Y no hablemos ya de los intentos de fusión de cualquier invento con
músicas arábigoandalusíes o gaélicas, que se presentan a bombo y platillo
en festivales afroespañoles o intercélticos (es un hecho demostrable que el
invento denominado música celta se ha propagado por ciertas tierras como
una epidemia, a favor del aire dominante, el del noroeste). A estas
concentraciones acuden grupos e intérpretes a escucharse unos a otros,
creando una atmósfera de sugestión colectiva, convencidos de que están
enlazando directamente con tradiciones musicales milenarias de los tiempos
de Asterix, de Viriato, de san Columbano y de Abderramán III. Experiencias
éstas siempre novedosas y siempre pasajeras que, analizadas
rigurosamente y llevadas a signos musicales, se quedan en su mayor parte
en mimetismos carentes de cimientos musicales sobre los que se pueda
edificar algo sólido. Gaseosa pura y dura, al cabo. Porque nunca podremos
saber con certeza cómo sonaron músicas que no se escribieron en signos
gráficos, ni tampoco, suponiendo que sean arcaicas, si perviven hoy en la
misma forma en que sonaron hace milenios.

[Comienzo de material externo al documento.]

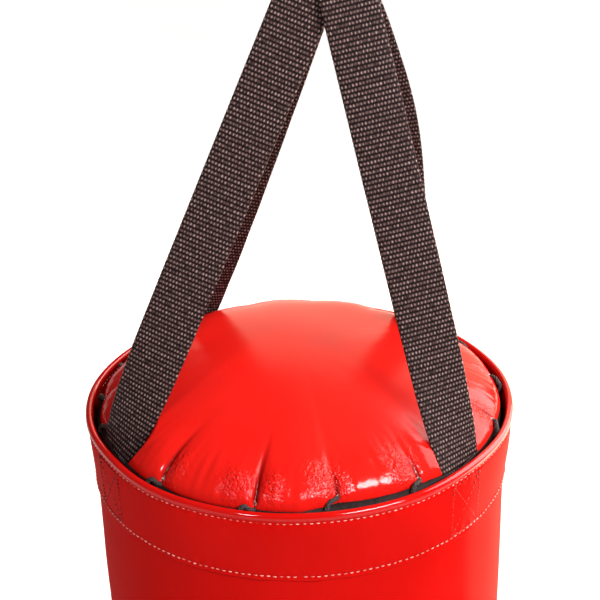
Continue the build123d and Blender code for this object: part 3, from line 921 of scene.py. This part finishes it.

Por ello, y por razones musicales, hay que decir claramente que una
gran parte de las músicas que llaman de fusión, algunas de la cuales no
carecen de valor como inventos musicales, no suelen ser en general más
que intentos que no consiguen otra cosa que marear a las sufridoras y
pacientes perdices que acuden a cumplir con el deber de estar al día y no
perderse lo último. Porque, de hecho, las improvisaciones, junto con la
mezcla de timbres instrumentales que a veces se dan de tortazos, aunque
los instrumentos hagan muy bonito (=epatante) en un escenario, y aunque
los instrumentistas adopten posturas trascendentes, poniendo los ojos en
blanco, terminan por ser confusión, por más que los ejecutantes (¿o
ejecutores?) simulen estar bajo los efectos del duende. Bastaría con
transcribir algunas de esas músicas (ya hay quien lo ha hecho) para
detectar la cantidad de basura sonora que encierran buena parte de ellas.